New Possibilities for Digital Fiction
Abstract
Digital fiction is often considered in terms of form, interactivity, or experimental possibilities. The kind of digital fiction that is most often read and discussed by academics is emblematic of this focus, including both canonical examples such as Michael Joyce’s “afternoon, a story” and more recently, the flash animation literature of Young-Hae Chang Heavy Industries. Such a focus has so far resulted in a digital fiction that makes little space for works that might be literary, digital, and not experimental.
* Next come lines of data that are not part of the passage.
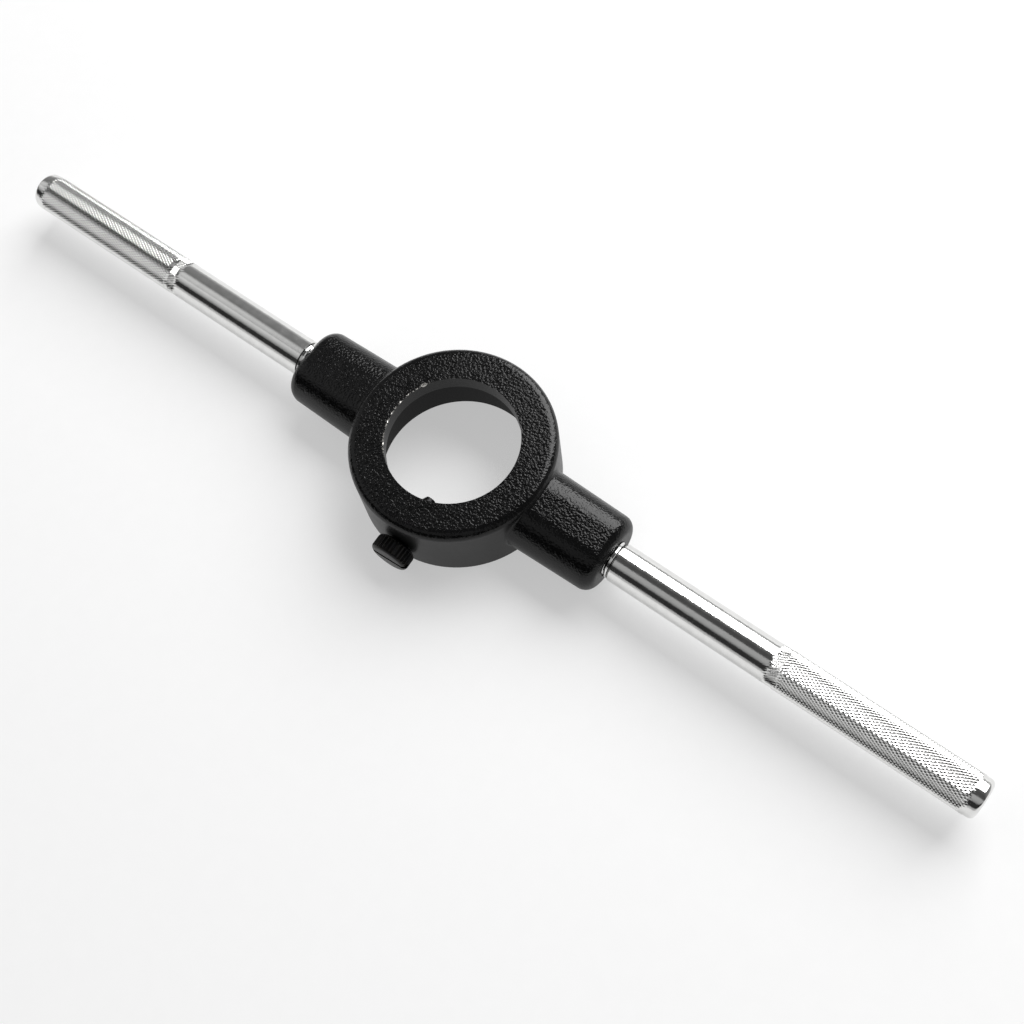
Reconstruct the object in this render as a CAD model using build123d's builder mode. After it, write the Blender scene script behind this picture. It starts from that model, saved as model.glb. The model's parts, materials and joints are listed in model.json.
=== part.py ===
"""Round die stock for 38 mm threading dies: a cast ring with bosses, two handles and a thumb screw.

The origin is where the ring's axis crosses the handles' axis. +Z is the ring's axis and points out of the
shouldered side, the die pocket opens towards -Z, the handles lie along X and the thumb screw stands
almost on -Y.
"""

import os
from math import cos, radians, sin, tan

from build123d import *

# ---- driving dimensions, millimetres ----
die_diameter = 38.0
die_clearance = 0.05  # radial, between the die and its pocket
pocket_depth = 14.0
lip_thickness = 4.0
lip_bore_diameter = 31.5
ring_wall = 5.15
rim_round = 2.0
foot_round = 0.5
mouth_chamfer = 0.4

boss_reach = 44.3  # from the ring's axis to the boss's end
boss_width = 20.4  # at the ring
boss_height = 15.0
boss_corner = 7.3
boss_draft = 1.3  # degrees
boss_end_round = 3.0
boss_root_fillet = 0.8

handle_reach = 136.3  # from the ring's axis to the handle's end
bar_diameter = 9.45
grip_diameter = 9.65
grip_length = 45.5
end_band = 2.3
end_chamfer = 1.2
shoulder_gap = 1.3  # bare thread between the boss and the bar's shoulder
shoulder_chamfer = 0.3
spigot_diameter = 9.0  # its thread is cut on the bar itself
spigot_engagement = 14.0
spigot_chamfer = 0.8
tapped_hole_spare = 2.0
drill_point_angle = 118.0  # degrees, the whole angle

screw_height = -3.0  # of the thumb screw's axis
screw_angle = -87.0  # degrees from +X, seen from above
screw_diameter = 5.0
screw_point_reach = 11.2  # from the ring's axis to the screw's point
screw_point_length = 2.4
screw_point_flat = 2.4  # diameter
head_diameter = 9.65
head_length = 4.1
head_gap = 0.25  # between the ring's wall and the head
head_chamfer = 1.0
slot_width = 1.2
slot_depth = 1.4

thread_clearance = 0.05  # radial, in every tapped hole

# ---- what follows from them ----
ring_height = pocket_depth + lip_thickness
pocket_radius = die_diameter / 2 + die_clearance
lip_bore_radius = lip_bore_diameter / 2
ring_radius = pocket_radius + ring_wall
ring_top = ring_height / 2
ring_foot = -ring_height / 2
shoulder_height = ring_foot + pocket_depth
boss_root = ring_radius - ring_wall / 2  # buried in the ring's wall
spigot_start = boss_reach - spigot_engagement
bar_start = boss_reach + shoulder_gap
grip_start = handle_reach - end_band - grip_length
spigot_hole_radius = spigot_diameter / 2 + thread_clearance
screw_hole_radius = screw_diameter / 2 + thread_clearance
head_start = ring_radius + head_gap
head_end = head_start + head_length
screw_hole_end = head_start
screw_centre = (0, 0, screw_height)
screw_out = (cos(radians(screw_angle)), sin(radians(screw_angle)), 0)
screw_across = (-screw_out[1], screw_out[0], 0)
screw_plane = Plane(origin=screw_centre, x_dir=screw_across, z_dir=screw_out)
screw_profile_plane = Plane(origin=screw_centre, x_dir=screw_out, z_dir=screw_across)
drill_point_depth = spigot_hole_radius / tan(radians(drill_point_angle / 2))
spigot_hole_end = spigot_start - tapped_hole_spare


# ---- boss: a drafted, flattened section with a rounded end ----
with BuildPart() as boss:
    with BuildSketch(Plane.YZ.offset(boss_root)):
        RectangleRounded(boss_width, boss_height, boss_corner)
    extrude(amount=boss_reach - boss_root, taper=boss_draft)
    fillet(boss.faces().sort_by(Axis.X)[-1].edges(), boss_end_round)

# ---- body: ring with its lip and die pocket, two bosses, the three tapped holes ----
with BuildPart() as body:
    with BuildSketch(Plane.XY.offset(ring_foot)):
        Circle(ring_radius)
    extrude(amount=ring_height)
    fillet(body.edges().filter_by(GeomType.CIRCLE).sort_by(Axis.Z)[-1], rim_round)
    fillet(body.edges().filter_by(GeomType.CIRCLE).sort_by(Axis.Z)[0], foot_round)
    add(boss.part)
    add(mirror(boss.part, about=Plane.YZ))
    wall_edges = body.faces().filter_by(GeomType.CYLINDER).sort_by(SortBy.AREA)[-1].edges()
    fillet(wall_edges.filter_by(GeomType.CIRCLE, reverse=True), boss_root_fillet)
    with BuildSketch(Plane.XY.offset(ring_foot)):
        Circle(pocket_radius)
    extrude(amount=pocket_depth, mode=Mode.SUBTRACT)
    with BuildSketch(Plane.XY.offset(shoulder_height)):
        Circle(lip_bore_radius)
    extrude(amount=lip_thickness, mode=Mode.SUBTRACT)
    mouth_edges = body.edges().filter_by(GeomType.CIRCLE).group_by(Axis.Z)[0].sort_by(SortBy.RADIUS)
    chamfer(mouth_edges[0], mouth_chamfer)
    with BuildSketch(Plane.XY):
        with BuildLine():
            Polyline(
                (boss_reach, 0),
                (boss_reach, spigot_hole_radius),
                (spigot_hole_end, spigot_hole_radius),
                (spigot_hole_end - drill_point_depth, 0),
                (boss_reach, 0),
            )
        make_face()
        mirror(about=Plane.YZ)
    revolve(axis=Axis.X, mode=Mode.SUBTRACT)
    with BuildSketch(screw_plane):
        Circle(screw_hole_radius)
    extrude(amount=screw_hole_end, mode=Mode.SUBTRACT)
body.part.label = "stock_body"

# ---- handle: plated bar with a threaded spigot, a plain shank and a grip ----
with BuildPart() as right_handle:
    with BuildSketch(Plane.XY):
        with BuildLine():
            Polyline(
                (spigot_start, 0),
                (spigot_start, spigot_diameter / 2 - spigot_chamfer),
                (spigot_start + spigot_chamfer, spigot_diameter / 2),
                (bar_start, spigot_diameter / 2),
                (bar_start, bar_diameter / 2 - shoulder_chamfer),
                (bar_start + shoulder_chamfer, bar_diameter / 2),
                (grip_start, bar_diameter / 2),
                (grip_start, grip_diameter / 2),
                (grip_start + grip_length, grip_diameter / 2),
                (grip_start + grip_length, bar_diameter / 2),
                (handle_reach - end_chamfer, bar_diameter / 2),
                (handle_reach, bar_diameter / 2 - end_chamfer),
                (handle_reach, 0),
                (spigot_start, 0),
            )
        make_face()
    revolve(axis=Axis.X)
right_handle.part.label = "right_handle"

with BuildPart() as left_handle:
    add(mirror(right_handle.part, about=Plane.YZ))
left_handle.part.label = "left_handle"

# ---- thumb screw: slotted head, shank, blunt cone point ----
with BuildPart() as thumb_screw:
    with BuildSketch(screw_profile_plane):
        with BuildLine():
            Polyline(
                (screw_point_reach, 0),
                (screw_point_reach, screw_point_flat / 2),
                (screw_point_reach + screw_point_length, screw_diameter / 2),
                (head_start, screw_diameter / 2),
                (head_start, head_diameter / 2 - head_chamfer),
                (head_start + head_chamfer, head_diameter / 2),
                (head_end - head_chamfer, head_diameter / 2),
                (head_end, head_diameter / 2 - head_chamfer),
                (head_end, 0),
                (screw_point_reach, 0),
            )
        make_face()
    revolve(axis=Axis(screw_centre, screw_out))
    with BuildSketch(screw_plane.offset(head_end)):
        Rectangle(head_diameter, slot_width)
    extrude(amount=-slot_depth, mode=Mode.SUBTRACT)
thumb_screw.part.label = "thumb_screw"

os.makedirs("parts", exist_ok=True)
export_step(body.part, "parts/stock_body.step")
export_step(left_handle.part, "parts/left_handle.step")
export_step(right_handle.part, "parts/right_handle.step")
export_step(thumb_screw.part, "parts/thumb_screw.step")
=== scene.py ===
"""Round die stock: black enamelled casting, two plated knurled handles and a slotted thumb screw.

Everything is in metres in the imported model's own frame: the ring's axis is Z, the handles lie along X and the
thumb screw stands towards -Y. Knurls and threads are cut by one Geometry Nodes tree.
"""

import json
from math import atan2, cos, pi, radians, sin

import bmesh
import bpy
from bpy.props import FloatProperty, FloatVectorProperty, IntProperty, PointerProperty
from mathutils import Matrix, Vector


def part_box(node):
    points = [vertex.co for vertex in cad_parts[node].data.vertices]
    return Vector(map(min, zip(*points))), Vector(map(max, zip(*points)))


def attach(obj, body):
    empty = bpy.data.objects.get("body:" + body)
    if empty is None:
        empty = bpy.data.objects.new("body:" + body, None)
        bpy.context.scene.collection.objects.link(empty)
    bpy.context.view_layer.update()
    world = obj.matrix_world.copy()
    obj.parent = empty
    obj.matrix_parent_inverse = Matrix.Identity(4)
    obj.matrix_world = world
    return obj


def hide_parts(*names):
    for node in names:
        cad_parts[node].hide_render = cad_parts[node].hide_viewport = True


bl_info = {
    "name": "Round Die Stock",
    "version": (1, 0, 0),
    "blender": (4, 5, 0),
    "location": "3D View > Sidebar > Die Stock",
    "description": "Finishes the casting of a round die stock and makes its knurled handles and thumb screw",
    "category": "Object",
}

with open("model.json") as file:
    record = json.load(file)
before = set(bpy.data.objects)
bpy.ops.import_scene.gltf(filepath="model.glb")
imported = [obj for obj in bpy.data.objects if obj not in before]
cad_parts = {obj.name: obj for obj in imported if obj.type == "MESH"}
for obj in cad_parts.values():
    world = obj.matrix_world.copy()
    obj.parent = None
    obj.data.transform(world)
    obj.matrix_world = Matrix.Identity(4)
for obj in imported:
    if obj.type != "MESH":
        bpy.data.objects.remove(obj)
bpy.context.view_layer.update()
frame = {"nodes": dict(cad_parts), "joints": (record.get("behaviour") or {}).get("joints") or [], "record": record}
RECORD = frame["record"]
MOUNTS = {mount["name"]: mount for mount in RECORD["mounts"]}
JOINTS = {joint["name"]: joint for joint in frame["joints"]}

MM = 0.001

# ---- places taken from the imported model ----
BODY_LOW, BODY_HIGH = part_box("stock_body")
HANDLE_LOW, HANDLE_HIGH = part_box("right_handle")
SCREW_LOW, SCREW_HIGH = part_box("thumb_screw")
BOSS_END = BODY_HIGH.x
RING_RADIUS = BODY_HIGH.y
RING_TOP = BODY_HIGH.z
FLOOR_GAP = 0.05 * MM  # keeps the ring's foot off the floor's own plane
FLOOR_LEVEL = BODY_LOW.z - FLOOR_GAP
LIP_RADIUS = MOUNTS["work_bore"]["dims"]["r_mm"] * MM
LIP_THICKNESS = MOUNTS["work_bore"]["dims"]["length_mm"] * MM
POCKET_RADIUS = MOUNTS["die_pocket"]["dims"]["r_mm"] * MM
GRIP_RADIUS = HANDLE_HIGH.y
GRIP_LENGTH = MOUNTS["right_grip"]["dims"]["length_mm"] * MM
GRIP_START = MOUNTS["right_grip"]["pos_m"][0] - GRIP_LENGTH / 2
GRIP_END = MOUNTS["right_grip"]["pos_m"][0] + GRIP_LENGTH / 2
SCREW_HEIGHT = (SCREW_LOW.z + SCREW_HIGH.z) / 2
HEAD_RADIUS = (SCREW_HIGH.z - SCREW_LOW.z) / 2
SCREW_OUT = Vector(JOINTS["thumb_screw_travel"]["axis"])

# ---- how finely the turned pieces are divided ----
GRIP_STEPS = 4  # divisions of each knurl line, round the bar and along it
THREAD_STEPS = 8  # divisions of each turn of thread, along the bar
ARC_STEPS = 5
PLAIN_STEP = 12 * MM  # along the plain part of a bar
HEAD_STEP = 0.3 * MM  # along the thumb screw's head
SMOOTH_BELOW = radians(28)

# ---- threads and knurls ----
CUT_TREE = "Cut Knurl and Thread"
THREAD_SHARE = 0.6  # depth of a thread against its pitch
SCREW_RUN_OUT = 0.3 * MM  # over which the thumb screw's thread and ridges fade out
SHOULDER_RUN_OUT = 1.6 * MM  # over which the handles' thread fades out
KNURL_RUN_OUT = 1.6 * MM
RIDGE_MARGIN = 0.4  # how much of the head's rounding the ridges leave bare

# ---- wear of the enamel, and a painted highlight along the bore's edge ----
HIGHLIGHT_HEADING = radians(188)  # from +X, the middle of the painted highlight line along the bore's edge
CHIP_PLACE = Vector((-13.9 * MM, 7.4 * MM, RING_TOP))
CHIP_RAGGEDNESS = 0.9 * MM

# ---- roughness of the enamel ----
TOP_ROUGHNESS = 0.08
WALL_ROUGHNESS = 0.34
POCKET_ROUGHNESS = 0.62

# ---- brightness of the sky from the far horizon over the top to the near one ----
SKY_BANDS = (
    (0.00, 0.55), (0.06, 0.45), (0.10, 0.25), (0.33, 0.20), (0.42, 0.11), (0.47, 0.07), (0.57, 0.08),
    (0.60, 0.42), (0.70, 0.40), (0.76, 0.25), (0.785, 0.03), (0.925, 0.03), (0.945, 0.45), (1.00, 0.57),
)
CEILING_LEVEL = 0.6  # of the pale ceiling over the left


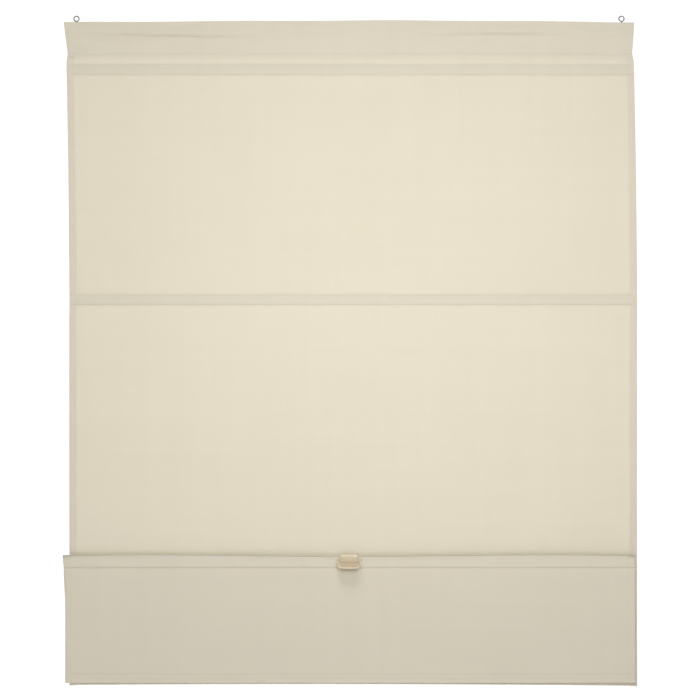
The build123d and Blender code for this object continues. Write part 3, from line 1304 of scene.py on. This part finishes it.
@dataclass(frozen=True)
class Studio:
    """A pale room with soft light in front of the blind and brightness behind it."""

    view_height: float = -0.584
    view_side: float = 0.0018
    view_distance: float = 2.9088
    lens: float = 85.0
    sensor: float = 36.0
    floor_drop: float = 0.62
    floor_front: float = -4.5
    floor_back: float = 2.4
    floor_side: float = 4.5
    white_glow: float = 1.06
    white_from: float = 0.0
    white_full: float = 0.45
    low_from: float = 0.02
    low_full: float = 0.16
    room_light: float = 0.28
    window: SoftLight = SoftLight(
        "window_light", (0.0, 0.6, -0.62), (0.0, 0.0, -0.6), (0.7, 0.9), 1.1, (1.0, 0.985, 0.95)
    )
    fill: SoftLight = SoftLight("fill_light", (0.12, -1.25, -0.40), (0.0, 0.0, -0.4), (0.5, 0.5), 8.2)
    ceiling_strength: float = 1.21
    ceiling_spread: float = 22.0
    ceiling_height: float = 64.0
    ceiling_side: float = -8.0

    def build_floor(self, levels: BlindLevels) -> None:
        """Makes the floor, whose paper glows white under and behind the blind: painted light that stands in
        for the room's white there.
        """
        z = levels.loop_foot - self.floor_drop
        front, back, side = self.floor_front, self.floor_back, self.floor_side
        corners = [(-side, front, z), (side, front, z), (side, back, z), (-side, back, z)]
        mesh = bpy.data.meshes.new("studio_floor")
        mesh.from_pydata(corners, [], [(0, 1, 2, 3)])
        mesh.materials.append(StudioPaper(glow=self.white_glow).build())
        add_to_scene("studio_floor", mesh)

    def build_ceiling_light(self) -> None:
        """Makes broad even light that slants down from above the camera."""
        lamp = bpy.data.lights.new("ceiling_light", "SUN")
        lamp.energy = self.ceiling_strength
        lamp.angle = math.radians(self.ceiling_spread)
        holder = add_to_scene("ceiling_light", lamp)
        from_above = math.radians(90.0 - self.ceiling_height)
        holder.rotation_euler = (from_above, 0.0, math.radians(self.ceiling_side))

    def build_world(self) -> None:
        """Makes the room's own light: white behind and below the blind, softer in front of it."""
        graph = ShaderGraph("studio_world", of_world=True)
        _, depth, height = graph.split(graph.add("ShaderNodeTexCoord", output="Generated"))
        behind = depth.ramp(self.white_from, self.white_full)
        below = (0.0 - height).ramp(self.low_from, self.low_full)
        white = behind + below * (1.0 - behind)
        strength = white * (self.white_glow - self.room_light) + self.room_light
        sky = graph.add("ShaderNodeBackground", {"Color": (1.0, 1.0, 1.0, 1.0), "Strength": strength})
        bpy.context.scene.world = graph.finish(sky)

    def build_camera(self, levels: BlindLevels) -> None:
        """Makes the camera, level with the middle of the blind."""
        data = bpy.data.cameras.new("studio_camera")
        data.lens = self.lens
        data.sensor_width = self.sensor
        camera = add_to_scene("studio_camera", data)
        face_y = levels.panel_y - levels.cloth / 2
        camera.location = (self.view_side, face_y - self.view_distance, self.view_height)
        camera.rotation_euler = (math.radians(90.0), 0.0, 0.0)
        bpy.context.scene.camera = camera

    def build(self, levels: BlindLevels) -> None:
        """Makes the floor, lights, room and camera."""
        self.build_floor(levels)
        self.window.build()
        self.build_ceiling_light()
        self.fill.build()
        self.build_world()
        self.build_camera(levels)
        bpy.context.scene.view_settings.view_transform = "Standard"
        log.info("studio ready")


def hard_finishes() -> dict:
    """Returns the material of each hard node."""
    strip = Metal(
        "galvanised_strip",
        colour=(0.62, 0.63, 0.64),
        dull_colour=(0.45, 0.46, 0.47),
        roughness=0.42,
        roughness_spread=0.2,
        grain=160.0,
    ).build()
    nickel = Metal(
        "nickel_plate",
        colour=(0.72, 0.69, 0.64),
        dull_colour=(0.62, 0.60, 0.56),
        roughness=0.22,
        roughness_spread=0.1,
        grain=240.0,
    ).build()
    wire = Metal(
        "bright_zinc_wire",
        colour=(0.24, 0.24, 0.235),
        dull_colour=(0.15, 0.15, 0.145),
        roughness=0.36,
        roughness_spread=0.12,
        grain=500.0,
    ).build()
    finishes = {"top_batten": PlanedPine().build(), "pull_handle": MouldedPlastic().build()}
    finishes |= {node: strip for node in ("steel_rod_1", "steel_rod_2", "steel_rod_3", "bottom_bar_rod")}
    for side in ("left", "right"):
        finishes |= {f"bar_magnet_{side}": nickel, f"screw_eye_{side}": wire}
    return finishes


def main() -> None:
    """Builds the blind's looks piece by piece."""
    logging.basicConfig(level=logging.INFO, format="%(name)s: %(message)s")
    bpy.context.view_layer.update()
    levels = BlindLevels.from_frame()
    cloth = BlindCloth(levels, ClothHang(levels), WovenCotton().build())
    cloth.build()
    Seams(cloth, SewingThread().build()).build()
    Hardware(hard_finishes()).build()
    Studio().build(levels)


if __name__ == "__main__":
    main()
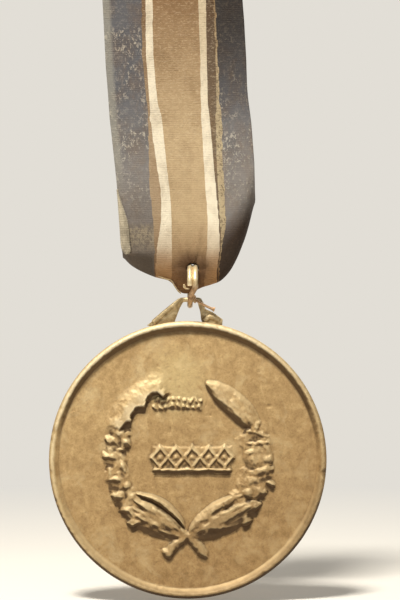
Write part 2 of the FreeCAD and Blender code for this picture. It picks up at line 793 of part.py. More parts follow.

To consider both what such a book might be like, and what might be lost by defining digital literature so strongly as a place for experimental practice, this article is centered on the digital book at the center of Neal Stephenson’s “The Diamond Age, or A Young Lady’s Illustrated Primer.” The eponymous primer in this print novel is a fantastic digital multimedia book, with leather-bound electronic pages connected through microscopic computers within the pages and the spine. Yet the Primer nods back to the context and social roles of the early British novel, helping its reader to develop an individual self that can navigate a world no longer defined by contiguous nation states. It is a digital book that is engrossing, interactive, and mediates a radical cultural and technological transition. In this way, it represents a non-experimental mode for digital fiction, but one that is definitively digital and actively engaged with readers and broader culture.